Also, a namespace can be specified to upsert vectors into it. When no namespace is provided, the default namespace is used.

index.upsert(
    vectors=[
        ("id1", [0.1, 0.2]),
        ("id2", [0.3, 0.4]),
    ],
    namespace="ns",
)

Some number of vectors that are approximately most similar to a given query vector can be requested from a namespace of an index.

res = index.query(
    vector=[0.6, 0.9],  # for dense and hybrid indexes
    sparse_vector=([0, 1], [0.1, 0.1]),  # for sparse and hybrid indexes 
    top_k=5,
    include_vectors=False,
    include_metadata=True,
    include_data=True,
    filter="metadata_f = 'metadata_v'"
)

# List of query results, sorted in the descending order of similarity
for r in res:
    print(
        r.id,  # The id used while upserting the vector
        r.score,  # The similarity score of this vector to the query vector. Higher is more similar.
        r.vector,  # The value of the vector, if requested (for dense and hybrid indexes).
        r.sparse,  # The value of the sparse vector, if requested (for sparse and hybrid indexes).
        r.metadata,  # The metadata of the vector, if requested and present.
        r.data,  # The data of the vector, if requested and present.
    )

If the index is created with an embedding model, raw string data can be queried.

res = index.query(
    data="hello",
    top_k=5,
    include_vectors=False,
    include_metadata=True,
    include_data=True,
)

When a filter is provided, query results are further narrowed down based on the vectors whose metadata matches with it.

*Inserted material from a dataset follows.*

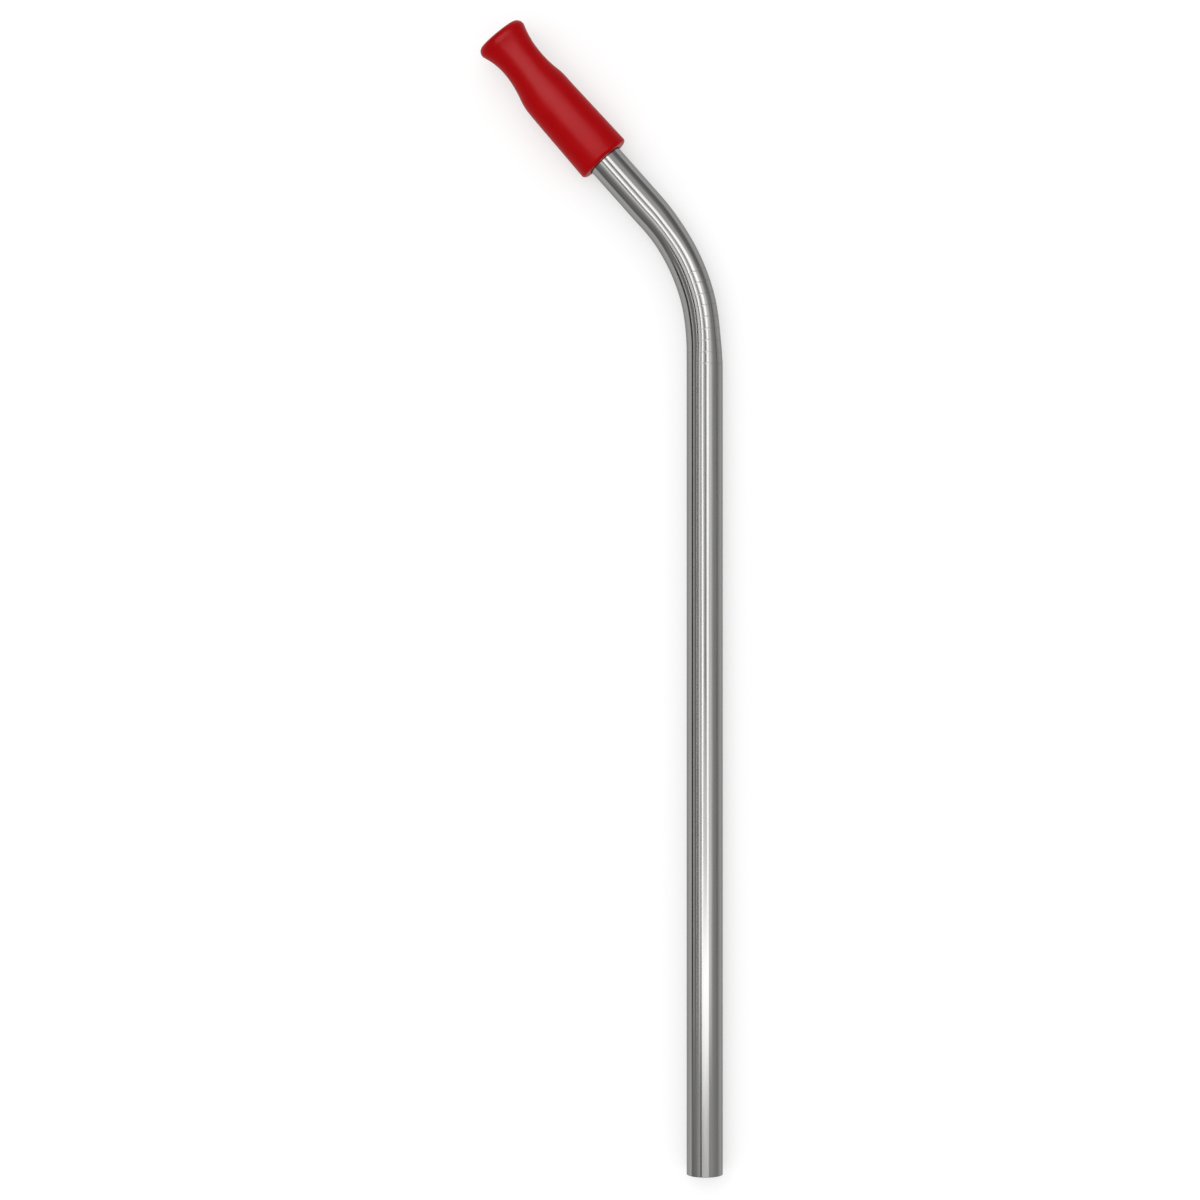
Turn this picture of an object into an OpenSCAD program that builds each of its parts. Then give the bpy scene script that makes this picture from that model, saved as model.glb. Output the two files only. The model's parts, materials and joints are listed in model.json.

See Metadata Filtering documentation for more information regarding the filter syntax.

Also, a namespace can be specified to query from. When no namespace is provided, the default namespace is used.

res = index.query(
    vector=[0.6, 0.9],
    top_k=5,
    namespace="ns",
)

A set of vectors can be fetched from a namespace of an index.

res = index.fetch(
    ids=["id3", "id4"],
    include_vectors=False,
    include_metadata=True,
    include_data=True,
)

# List of fetch results, one for each id passed
for r in res:
    if not r:  # Can be None, if there is no such vector with the given id
        continue

    print(
        r.id,  # The id used while upserting the vector
        r.vector,  # The value of the vector, if requested (for dense and hybrid indexes).
        r.sparse_vector,  # The value of the sparse vector, if requested (for sparse and hybrid indexes).
        r.metadata,  # The metadata of the vector, if requested and present.
        r.data,  # The metadata of the vector, if requested and present.
    )

or, for singular fetch:

res = index.fetch(
    "id1",
    include_vectors=True,
    include_metadata=True,
    include_data=False,
)

r = res[0]
if r:  # Can be None, if there is no such vector with the given id
    print(
        r.id,  # The id used while upserting the vector
        r.vector,  # The value of the vector, if requested (for dense and hybrid indexes).
        r.sparse_vector,  # The value of the sparse vector, if requested (for sparse and hybrid indexes).        
        r.metadata,  # The metadata of the vector, if requested and present.
        r.data,  # The metadata of the vector, if requested and present.
    )

Apart from the vector ids, vectors can also be fetched with an id prefix.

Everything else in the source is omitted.